_Supplied material_
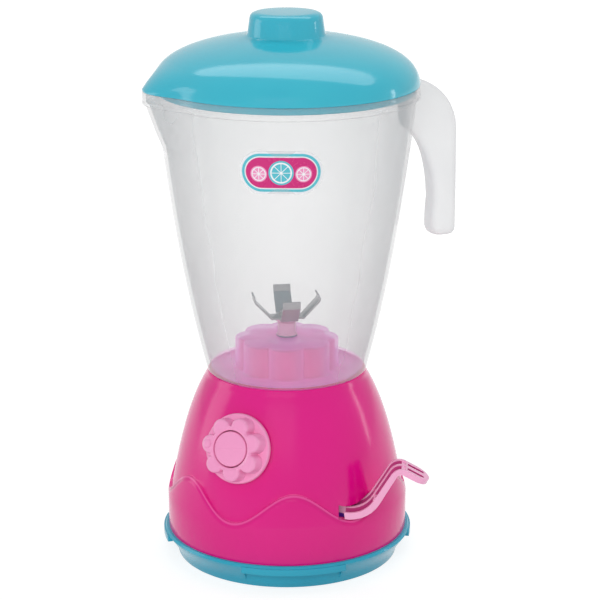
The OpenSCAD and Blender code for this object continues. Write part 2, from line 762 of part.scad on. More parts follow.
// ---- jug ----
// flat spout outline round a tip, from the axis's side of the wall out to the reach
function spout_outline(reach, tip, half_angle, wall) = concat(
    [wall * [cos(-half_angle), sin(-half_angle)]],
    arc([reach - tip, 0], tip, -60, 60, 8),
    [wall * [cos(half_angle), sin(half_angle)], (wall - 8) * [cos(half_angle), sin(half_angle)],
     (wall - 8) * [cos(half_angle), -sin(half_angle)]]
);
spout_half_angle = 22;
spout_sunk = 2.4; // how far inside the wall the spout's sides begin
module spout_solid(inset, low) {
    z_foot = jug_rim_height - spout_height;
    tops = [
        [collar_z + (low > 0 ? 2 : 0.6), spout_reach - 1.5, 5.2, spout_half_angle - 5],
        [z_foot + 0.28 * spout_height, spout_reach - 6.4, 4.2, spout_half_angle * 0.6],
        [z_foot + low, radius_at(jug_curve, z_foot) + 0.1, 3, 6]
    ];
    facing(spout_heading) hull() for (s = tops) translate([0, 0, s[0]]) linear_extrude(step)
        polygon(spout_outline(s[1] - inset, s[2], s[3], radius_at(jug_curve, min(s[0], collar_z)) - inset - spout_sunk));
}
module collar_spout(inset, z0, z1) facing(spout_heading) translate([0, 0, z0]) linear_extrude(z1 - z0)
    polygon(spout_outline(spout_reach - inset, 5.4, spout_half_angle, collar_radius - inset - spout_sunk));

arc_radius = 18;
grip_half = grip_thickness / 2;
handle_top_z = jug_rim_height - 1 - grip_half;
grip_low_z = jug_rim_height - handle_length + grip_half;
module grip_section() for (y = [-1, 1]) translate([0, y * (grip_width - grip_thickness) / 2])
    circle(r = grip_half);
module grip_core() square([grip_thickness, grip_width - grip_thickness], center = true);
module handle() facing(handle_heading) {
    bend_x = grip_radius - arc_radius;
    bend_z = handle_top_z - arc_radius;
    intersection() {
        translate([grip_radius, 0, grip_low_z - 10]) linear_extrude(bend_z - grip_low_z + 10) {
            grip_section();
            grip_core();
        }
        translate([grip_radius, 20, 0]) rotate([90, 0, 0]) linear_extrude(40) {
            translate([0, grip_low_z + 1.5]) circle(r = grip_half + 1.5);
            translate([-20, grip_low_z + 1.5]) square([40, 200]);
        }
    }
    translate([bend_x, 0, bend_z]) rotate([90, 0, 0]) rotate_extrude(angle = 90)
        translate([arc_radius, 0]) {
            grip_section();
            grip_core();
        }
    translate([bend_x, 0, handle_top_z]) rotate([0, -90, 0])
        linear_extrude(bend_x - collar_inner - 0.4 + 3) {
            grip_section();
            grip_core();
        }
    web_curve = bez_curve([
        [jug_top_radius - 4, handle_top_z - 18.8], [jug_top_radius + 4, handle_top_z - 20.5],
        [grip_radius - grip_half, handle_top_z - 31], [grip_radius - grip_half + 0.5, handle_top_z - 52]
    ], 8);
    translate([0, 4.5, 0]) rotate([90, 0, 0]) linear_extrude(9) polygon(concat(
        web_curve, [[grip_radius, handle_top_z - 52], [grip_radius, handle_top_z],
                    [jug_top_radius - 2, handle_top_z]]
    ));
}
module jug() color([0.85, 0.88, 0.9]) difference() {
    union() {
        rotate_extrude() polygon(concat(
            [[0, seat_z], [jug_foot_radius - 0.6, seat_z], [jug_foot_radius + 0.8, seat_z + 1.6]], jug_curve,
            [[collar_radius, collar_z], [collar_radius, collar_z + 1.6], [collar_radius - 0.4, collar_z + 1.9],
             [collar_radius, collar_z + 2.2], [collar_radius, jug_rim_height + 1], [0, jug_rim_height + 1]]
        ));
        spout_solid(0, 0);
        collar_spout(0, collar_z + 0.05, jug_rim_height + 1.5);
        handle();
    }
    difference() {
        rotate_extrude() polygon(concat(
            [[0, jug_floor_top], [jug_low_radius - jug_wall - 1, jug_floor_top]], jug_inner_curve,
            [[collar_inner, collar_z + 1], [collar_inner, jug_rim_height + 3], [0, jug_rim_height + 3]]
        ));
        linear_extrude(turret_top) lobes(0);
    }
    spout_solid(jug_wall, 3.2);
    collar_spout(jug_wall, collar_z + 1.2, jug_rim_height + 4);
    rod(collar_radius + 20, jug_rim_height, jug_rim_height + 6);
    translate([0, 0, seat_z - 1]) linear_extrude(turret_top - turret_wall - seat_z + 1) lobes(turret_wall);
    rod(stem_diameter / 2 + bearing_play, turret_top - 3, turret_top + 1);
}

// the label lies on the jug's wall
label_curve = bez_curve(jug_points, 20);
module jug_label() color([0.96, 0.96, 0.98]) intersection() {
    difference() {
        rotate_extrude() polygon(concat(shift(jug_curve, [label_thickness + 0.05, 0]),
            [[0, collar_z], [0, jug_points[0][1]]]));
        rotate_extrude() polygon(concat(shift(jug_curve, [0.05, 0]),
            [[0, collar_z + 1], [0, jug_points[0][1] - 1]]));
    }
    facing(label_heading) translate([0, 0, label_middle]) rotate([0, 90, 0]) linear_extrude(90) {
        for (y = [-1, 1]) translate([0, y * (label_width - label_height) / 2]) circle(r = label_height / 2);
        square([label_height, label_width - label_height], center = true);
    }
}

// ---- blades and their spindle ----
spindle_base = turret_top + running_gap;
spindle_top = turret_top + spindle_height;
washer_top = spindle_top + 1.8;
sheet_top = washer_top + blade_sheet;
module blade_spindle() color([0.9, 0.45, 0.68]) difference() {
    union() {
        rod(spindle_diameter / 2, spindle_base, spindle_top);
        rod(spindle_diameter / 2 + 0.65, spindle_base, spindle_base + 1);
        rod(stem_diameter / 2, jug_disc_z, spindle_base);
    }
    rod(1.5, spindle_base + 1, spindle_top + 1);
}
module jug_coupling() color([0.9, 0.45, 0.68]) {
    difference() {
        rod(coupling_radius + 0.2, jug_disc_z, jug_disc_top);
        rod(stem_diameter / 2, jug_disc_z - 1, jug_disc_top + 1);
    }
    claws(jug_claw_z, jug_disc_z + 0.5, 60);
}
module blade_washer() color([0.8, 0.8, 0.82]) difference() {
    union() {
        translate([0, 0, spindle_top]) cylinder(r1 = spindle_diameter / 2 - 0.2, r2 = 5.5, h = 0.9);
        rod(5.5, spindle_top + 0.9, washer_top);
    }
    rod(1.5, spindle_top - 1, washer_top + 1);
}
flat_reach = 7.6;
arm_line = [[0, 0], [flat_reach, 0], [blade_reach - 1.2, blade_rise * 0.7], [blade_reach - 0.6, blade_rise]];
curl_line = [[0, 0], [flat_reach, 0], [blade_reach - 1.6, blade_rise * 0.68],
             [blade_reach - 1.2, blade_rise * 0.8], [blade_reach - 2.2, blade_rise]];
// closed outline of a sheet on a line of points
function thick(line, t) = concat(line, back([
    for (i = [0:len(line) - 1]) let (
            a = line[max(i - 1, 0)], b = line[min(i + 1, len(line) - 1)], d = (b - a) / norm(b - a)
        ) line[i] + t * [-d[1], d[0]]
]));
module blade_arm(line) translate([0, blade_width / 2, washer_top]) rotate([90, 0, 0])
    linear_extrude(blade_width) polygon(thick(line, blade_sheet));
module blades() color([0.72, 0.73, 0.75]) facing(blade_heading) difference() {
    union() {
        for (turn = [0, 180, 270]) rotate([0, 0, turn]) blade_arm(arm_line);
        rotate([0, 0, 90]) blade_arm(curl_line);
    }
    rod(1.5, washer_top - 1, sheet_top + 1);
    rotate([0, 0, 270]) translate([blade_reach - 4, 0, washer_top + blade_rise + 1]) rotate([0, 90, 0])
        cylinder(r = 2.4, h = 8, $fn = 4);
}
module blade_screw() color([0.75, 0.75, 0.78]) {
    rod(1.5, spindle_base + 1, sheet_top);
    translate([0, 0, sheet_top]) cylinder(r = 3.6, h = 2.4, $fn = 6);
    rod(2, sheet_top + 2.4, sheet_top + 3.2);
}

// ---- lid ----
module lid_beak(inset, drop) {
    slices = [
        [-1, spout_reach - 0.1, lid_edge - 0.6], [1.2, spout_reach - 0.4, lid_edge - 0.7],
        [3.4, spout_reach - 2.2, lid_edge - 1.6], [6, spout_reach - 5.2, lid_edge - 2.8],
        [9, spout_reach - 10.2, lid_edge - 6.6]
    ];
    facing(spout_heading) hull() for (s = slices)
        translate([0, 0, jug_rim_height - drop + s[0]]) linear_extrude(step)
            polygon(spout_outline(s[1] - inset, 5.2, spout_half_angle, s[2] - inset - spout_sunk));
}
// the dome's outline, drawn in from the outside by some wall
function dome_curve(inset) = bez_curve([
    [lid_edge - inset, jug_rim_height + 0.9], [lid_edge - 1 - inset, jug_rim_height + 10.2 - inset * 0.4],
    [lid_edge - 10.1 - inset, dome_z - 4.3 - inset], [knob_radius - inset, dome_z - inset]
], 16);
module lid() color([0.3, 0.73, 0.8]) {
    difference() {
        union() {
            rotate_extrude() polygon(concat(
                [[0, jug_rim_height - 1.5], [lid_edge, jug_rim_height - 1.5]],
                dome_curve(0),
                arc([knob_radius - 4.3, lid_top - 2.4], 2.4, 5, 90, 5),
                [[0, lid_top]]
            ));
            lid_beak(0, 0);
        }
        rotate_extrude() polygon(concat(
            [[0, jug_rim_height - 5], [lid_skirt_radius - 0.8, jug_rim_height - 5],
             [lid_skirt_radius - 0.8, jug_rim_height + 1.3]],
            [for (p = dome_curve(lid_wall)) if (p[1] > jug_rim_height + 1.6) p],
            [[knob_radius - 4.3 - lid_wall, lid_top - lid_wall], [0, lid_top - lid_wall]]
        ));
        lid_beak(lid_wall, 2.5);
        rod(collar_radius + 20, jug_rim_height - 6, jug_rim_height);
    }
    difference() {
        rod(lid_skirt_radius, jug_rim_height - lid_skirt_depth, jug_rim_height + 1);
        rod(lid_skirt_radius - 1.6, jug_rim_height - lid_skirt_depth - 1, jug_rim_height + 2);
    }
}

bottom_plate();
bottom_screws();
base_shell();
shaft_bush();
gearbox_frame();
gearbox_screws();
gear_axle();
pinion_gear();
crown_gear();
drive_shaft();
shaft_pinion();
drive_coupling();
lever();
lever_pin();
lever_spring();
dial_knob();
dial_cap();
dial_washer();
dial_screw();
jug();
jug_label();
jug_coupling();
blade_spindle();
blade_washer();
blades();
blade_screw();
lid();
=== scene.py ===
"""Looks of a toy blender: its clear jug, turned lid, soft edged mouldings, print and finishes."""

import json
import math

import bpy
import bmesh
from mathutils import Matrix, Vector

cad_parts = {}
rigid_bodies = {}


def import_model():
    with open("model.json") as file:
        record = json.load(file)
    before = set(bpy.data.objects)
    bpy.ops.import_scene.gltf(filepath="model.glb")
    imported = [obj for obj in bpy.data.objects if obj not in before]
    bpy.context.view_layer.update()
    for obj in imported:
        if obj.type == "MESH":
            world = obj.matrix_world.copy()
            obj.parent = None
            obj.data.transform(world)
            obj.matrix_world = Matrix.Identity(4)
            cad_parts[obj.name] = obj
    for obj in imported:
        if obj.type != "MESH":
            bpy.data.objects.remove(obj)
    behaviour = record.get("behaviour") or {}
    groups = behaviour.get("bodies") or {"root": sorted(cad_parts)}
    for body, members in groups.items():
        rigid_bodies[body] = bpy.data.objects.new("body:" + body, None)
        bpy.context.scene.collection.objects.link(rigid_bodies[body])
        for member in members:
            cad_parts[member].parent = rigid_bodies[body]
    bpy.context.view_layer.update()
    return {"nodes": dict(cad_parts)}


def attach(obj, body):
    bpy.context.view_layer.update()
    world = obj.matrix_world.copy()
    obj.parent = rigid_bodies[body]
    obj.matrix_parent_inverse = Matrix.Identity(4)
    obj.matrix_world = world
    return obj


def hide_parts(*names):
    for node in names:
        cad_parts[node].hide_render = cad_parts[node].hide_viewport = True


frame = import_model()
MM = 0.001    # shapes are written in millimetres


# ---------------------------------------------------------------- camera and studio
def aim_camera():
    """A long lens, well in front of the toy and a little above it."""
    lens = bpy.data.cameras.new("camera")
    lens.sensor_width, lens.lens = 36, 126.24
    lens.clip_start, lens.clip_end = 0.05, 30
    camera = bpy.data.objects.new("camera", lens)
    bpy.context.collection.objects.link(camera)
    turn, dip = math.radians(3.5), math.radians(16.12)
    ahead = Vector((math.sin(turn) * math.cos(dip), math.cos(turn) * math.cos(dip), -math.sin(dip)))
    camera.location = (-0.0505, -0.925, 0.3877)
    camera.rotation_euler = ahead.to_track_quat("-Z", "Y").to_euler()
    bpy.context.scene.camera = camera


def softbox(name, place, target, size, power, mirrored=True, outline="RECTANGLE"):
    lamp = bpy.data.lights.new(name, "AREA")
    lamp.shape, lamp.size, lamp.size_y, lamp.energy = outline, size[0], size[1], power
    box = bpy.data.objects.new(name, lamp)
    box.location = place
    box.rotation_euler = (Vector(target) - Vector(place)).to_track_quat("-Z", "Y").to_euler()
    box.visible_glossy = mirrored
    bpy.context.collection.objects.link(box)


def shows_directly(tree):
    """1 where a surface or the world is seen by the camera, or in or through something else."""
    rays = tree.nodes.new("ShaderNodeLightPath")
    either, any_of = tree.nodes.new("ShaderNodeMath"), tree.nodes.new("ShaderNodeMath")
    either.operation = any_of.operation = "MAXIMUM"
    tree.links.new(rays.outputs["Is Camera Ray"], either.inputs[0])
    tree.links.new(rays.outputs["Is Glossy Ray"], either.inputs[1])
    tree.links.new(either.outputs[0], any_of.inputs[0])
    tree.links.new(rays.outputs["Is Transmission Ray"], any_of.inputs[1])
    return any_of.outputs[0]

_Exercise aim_
Please write out the material word for word from its first line through the line holding "collar_radius - inset - spout_sunk));", including both, and no line past it.

_Answer to the problem_
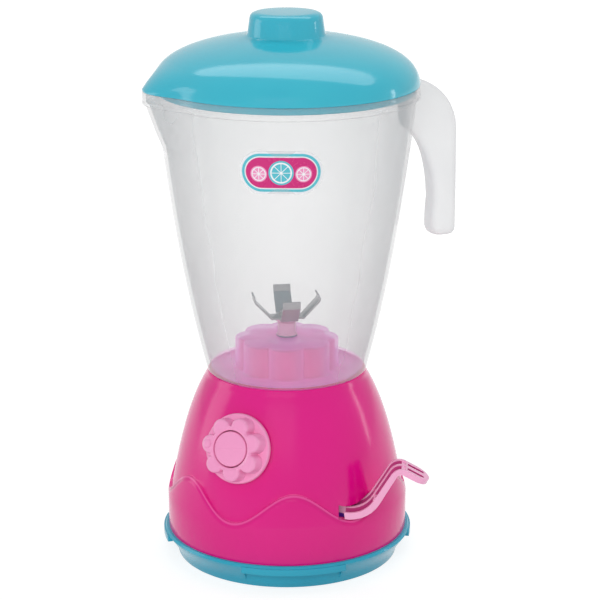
The OpenSCAD and Blender code for this object continues. Write part 2, from line 762 of part.scad on. More parts follow.
// ---- jug ----
// flat spout outline round a tip, from the axis's side of the wall out to the reach
function spout_outline(reach, tip, half_angle, wall) = concat(
    [wall * [cos(-half_angle), sin(-half_angle)]],
    arc([reach - tip, 0], tip, -60, 60, 8),
    [wall * [cos(half_angle), sin(half_angle)], (wall - 8) * [cos(half_angle), sin(half_angle)],
     (wall - 8) * [cos(half_angle), -sin(half_angle)]]
);
spout_half_angle = 22;
spout_sunk = 2.4; // how far inside the wall the spout's sides begin
module spout_solid(inset, low) {
    z_foot = jug_rim_height - spout_height;
    tops = [
        [collar_z + (low > 0 ? 2 : 0.6), spout_reach - 1.5, 5.2, spout_half_angle - 5],
        [z_foot + 0.28 * spout_height, spout_reach - 6.4, 4.2, spout_half_angle * 0.6],
        [z_foot + low, radius_at(jug_curve, z_foot) + 0.1, 3, 6]
    ];
    facing(spout_heading) hull() for (s = tops) translate([0, 0, s[0]]) linear_extrude(step)
        polygon(spout_outline(s[1] - inset, s[2], s[3], radius_at(jug_curve, min(s[0], collar_z)) - inset - spout_sunk));
}
module collar_spout(inset, z0, z1) facing(spout_heading) translate([0, 0, z0]) linear_extrude(z1 - z0)
    polygon(spout_outline(spout_reach - inset, 5.4, spout_half_angle, collar_radius - inset - spout_sunk));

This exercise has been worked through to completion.